The fascism in us all, in our heads and in our everyday behaviour, the fascism that causes us to love power, to desire the very thing that dominates and exploits us
– Michael Foucault
Fascism is a difficult entity to define. Not all fascists have the same political thoughts yet all believe themselves part of a superior in-group having knowledge others lack and all see opponents of their point of view as, to a greater or lesser degree, the 'enemy'. It was easier to spot fascists back then, when people marched in extravagant uniforms and gave ludicrous salutes, came out with fancy sayings, worshipped exotic symbols and openly despised minority groups. Today, fascists can wear ordinary clothes and wrap their views in friendly ways. They may not even suspect themselves that they are fascists.
And, yet, they exist. They exist in every corner of the world and even have obtained power in some parts. This spread does not mean that one fascist from one part of the world thinks exactly the same as another from elsewhere; the Chinese communist is, in some ways, poles apart from the American Christian right: and yet, both have fascist tendencies. Both tightly support their own people and both view others, outside their group, almost as enemies. Both also belief – as do all fascist movements – in their own righteousness and in the supremacy and near godliness of a revered leader whose wisdom and abilities must not be questioned.
That great leader did not, quite, arise in the United States. Donald Trump was deeply flawed. His links to organised Russian crime bosses (Craig Unger names no less than 59 Russian suspected crime bosses Trump has had dealings with in his book House of Trump, House of Putin
), his alleged sexual assaults on ladies (26 at last count), his alleged drug abuse, his, possibly, shady financial dealings and his bad language and inability to express himself well, all told against him; or, should have told against but the longing for a 'strong' figurehead leading the Christian right was such that they supported him in droves. 'False News' was the counter to these assertions against him and he made certain that he was seen attending church and displaying piety.

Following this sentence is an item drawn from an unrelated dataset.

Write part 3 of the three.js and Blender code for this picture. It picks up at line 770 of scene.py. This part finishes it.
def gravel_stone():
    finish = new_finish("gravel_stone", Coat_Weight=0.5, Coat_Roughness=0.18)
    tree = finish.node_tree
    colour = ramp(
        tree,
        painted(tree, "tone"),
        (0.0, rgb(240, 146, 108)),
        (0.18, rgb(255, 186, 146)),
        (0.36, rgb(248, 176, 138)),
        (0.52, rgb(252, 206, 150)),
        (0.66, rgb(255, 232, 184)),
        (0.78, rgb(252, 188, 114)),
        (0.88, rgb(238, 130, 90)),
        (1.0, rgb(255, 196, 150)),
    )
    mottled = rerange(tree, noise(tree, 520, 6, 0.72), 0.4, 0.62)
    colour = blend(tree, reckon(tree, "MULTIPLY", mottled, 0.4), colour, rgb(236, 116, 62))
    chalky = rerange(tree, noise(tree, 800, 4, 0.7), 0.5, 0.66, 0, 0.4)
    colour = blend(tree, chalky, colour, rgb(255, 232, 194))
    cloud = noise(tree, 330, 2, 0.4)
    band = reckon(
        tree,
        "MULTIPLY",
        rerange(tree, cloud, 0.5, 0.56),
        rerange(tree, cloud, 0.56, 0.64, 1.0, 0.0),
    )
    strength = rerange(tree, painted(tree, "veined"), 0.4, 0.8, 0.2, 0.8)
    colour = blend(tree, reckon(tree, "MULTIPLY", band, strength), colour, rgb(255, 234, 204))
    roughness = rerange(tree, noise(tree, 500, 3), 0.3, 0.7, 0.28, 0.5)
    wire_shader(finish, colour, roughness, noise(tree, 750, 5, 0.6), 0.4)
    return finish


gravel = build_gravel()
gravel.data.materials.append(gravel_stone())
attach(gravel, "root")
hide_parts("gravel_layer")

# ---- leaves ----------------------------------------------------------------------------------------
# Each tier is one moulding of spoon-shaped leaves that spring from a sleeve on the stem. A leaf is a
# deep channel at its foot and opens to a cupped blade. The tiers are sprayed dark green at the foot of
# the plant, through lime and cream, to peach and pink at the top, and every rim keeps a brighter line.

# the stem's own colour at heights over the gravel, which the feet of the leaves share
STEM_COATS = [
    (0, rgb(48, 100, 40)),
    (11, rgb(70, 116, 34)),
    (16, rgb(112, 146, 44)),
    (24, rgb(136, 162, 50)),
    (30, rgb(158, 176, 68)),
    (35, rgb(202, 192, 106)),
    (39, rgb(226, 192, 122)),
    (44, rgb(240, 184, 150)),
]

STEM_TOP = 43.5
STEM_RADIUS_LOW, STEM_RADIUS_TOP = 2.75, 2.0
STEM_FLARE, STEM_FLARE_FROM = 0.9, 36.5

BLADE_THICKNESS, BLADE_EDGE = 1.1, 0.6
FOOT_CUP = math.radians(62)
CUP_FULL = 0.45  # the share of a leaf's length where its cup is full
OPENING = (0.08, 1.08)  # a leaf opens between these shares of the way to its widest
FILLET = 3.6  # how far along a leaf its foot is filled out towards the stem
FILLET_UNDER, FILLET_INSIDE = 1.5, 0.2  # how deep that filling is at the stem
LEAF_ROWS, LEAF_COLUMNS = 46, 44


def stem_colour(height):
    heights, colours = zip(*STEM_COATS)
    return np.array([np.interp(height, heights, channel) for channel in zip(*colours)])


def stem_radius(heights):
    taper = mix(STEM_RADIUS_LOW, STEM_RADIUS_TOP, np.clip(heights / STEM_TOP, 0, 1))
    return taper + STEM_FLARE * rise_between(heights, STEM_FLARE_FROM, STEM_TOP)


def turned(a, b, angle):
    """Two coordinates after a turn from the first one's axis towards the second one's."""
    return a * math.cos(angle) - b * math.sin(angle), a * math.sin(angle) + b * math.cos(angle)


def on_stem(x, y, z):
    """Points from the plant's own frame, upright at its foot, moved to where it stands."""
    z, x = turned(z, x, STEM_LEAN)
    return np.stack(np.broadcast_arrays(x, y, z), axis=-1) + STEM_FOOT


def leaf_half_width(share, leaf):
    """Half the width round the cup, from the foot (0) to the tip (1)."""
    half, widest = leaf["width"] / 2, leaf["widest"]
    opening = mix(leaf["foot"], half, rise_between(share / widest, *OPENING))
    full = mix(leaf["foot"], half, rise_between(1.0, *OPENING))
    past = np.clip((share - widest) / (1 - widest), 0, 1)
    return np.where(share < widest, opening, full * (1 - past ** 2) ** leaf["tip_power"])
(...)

Not that Trump himself is actually a member of any Christian right group: he is solely a Trumpist and totally for himself and his immediate family. Scoundrel more than fascist although, if he is the leader, and only if, he could fit into that latter mould in order to have power and control.
The American Christian right is another matter; particularly an extreme branch known as 'dominionism' which has infiltrated America churches and American airwaves. They have little tolerance for anything beyond their own circle believing that they, ultimately, will have dominion (through God's graces) over all of Earth. When the 2010 earthquake devastated Haiti, the right-wing preacher Pat Robertson (who may or may not be an dominionist), suggested that it was God's punishment for a pact with the Devil that slaves had allegedly made in the 18th century in order to free themselves from the French. Robertson has also advocated pre-emptive nuclear strikes against the pagan enemies of America – and Christian right groups have all display a loathing towards Islamists.

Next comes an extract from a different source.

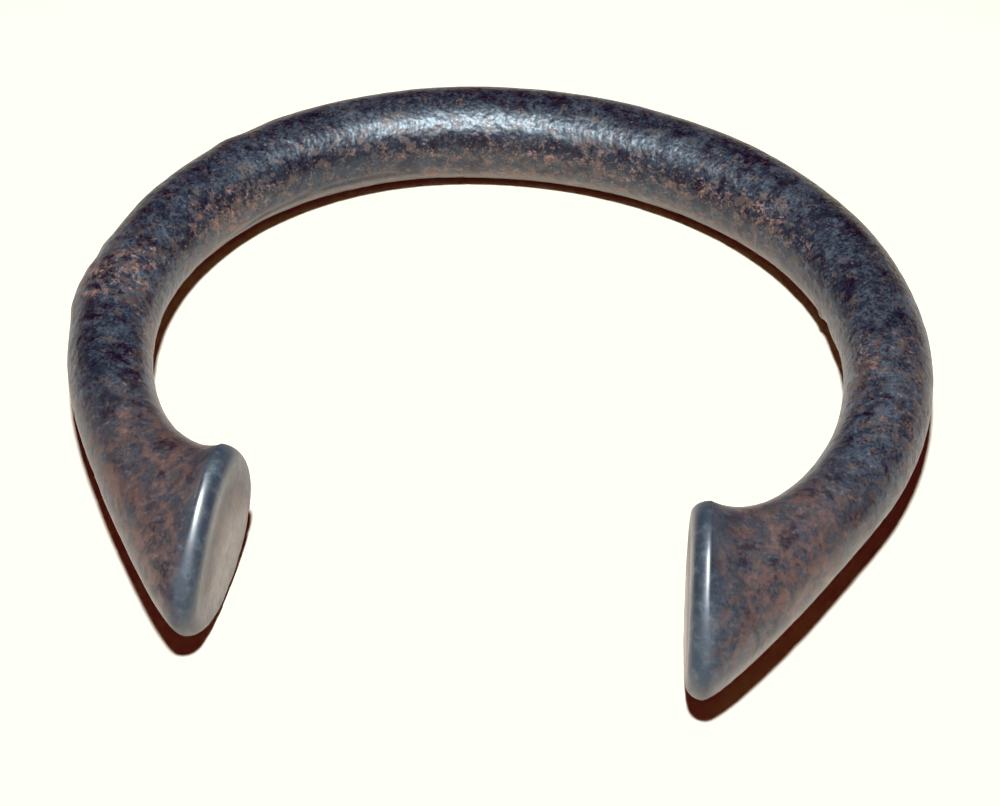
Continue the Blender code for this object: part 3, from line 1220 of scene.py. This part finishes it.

What has spurred the growth of these right-wing Christian groups (if, indeed, they can be properly called Christians) is simple; it is economics. It was the same in Germany in the 1930s. The stock market crash of 1929 further reduced a Germany struggling with the after effects of the Great War and revolution within its boundaries. The people most affected were the those who had been considered middle class and from fairly comfortable backgrounds who then found themselves struggling. It was easy to turn to a man who appeared to have the answers and who hated what had been the liberal middle classes' hatreds also; powerful Jews and red-loving communists. The ex-middle classes joined with the already disaffected working classes and supported Hitler.
A similar scenario has played out in the United States: manufacturing has gone, being outsourced to the poorer countries where low wages more than compensate for slightly increased transport costs. People who were once earning middle-class incomes are now struggling in poorer paid service jobs. American manufacturing, that once accounted for around 70% of their economy, now accounts for less than 10%. This has been coupled with a systematic erosion in Federal assistance programmes.
Against this has been the rise of corporate profits and the increasing gap between the wealthiest in America and the poorest: the top 5% families in income terms gained an astonishing 88% in earnings between the last bank upheaval in 2007/2008 and 2016: the lowest tier in America lost something like 20% of their incomes in the same period. That is why Donald Trump, with his avowal to 'drain the swamp', was so popular in 2016 and why he attracted those whose beliefs trembled on the edge or toppled over into fascism. Trump was going to do to those mystical swamp creatures what Hitler was going to do to the Jews that, allegedly, dominated the German economy.
Trump did not upset the normal too much but his legacy lingers and will continue to do so; the hardcore of his support find reasons still to have faith. The Q-Anon believers were not the only ones to consider Trump was carrying out wonders in all sorts of areas behind the scenes. They believed because they wanted to; because they had to.
Sinclair Lewis in his book written in the 1930s and called It Can't Happen Here
predicted the rise of American fascism. What Trump demonstrated was that American democracy is fragile and the American two-party system can be abused and distorted. Trump offered the disaffected that most tantalising of fascist temptations; hope. It was a false hope, of course, but hope is hard to give up.
An American problem? Scotland must not forget Foucault's warning; fascism is in us all.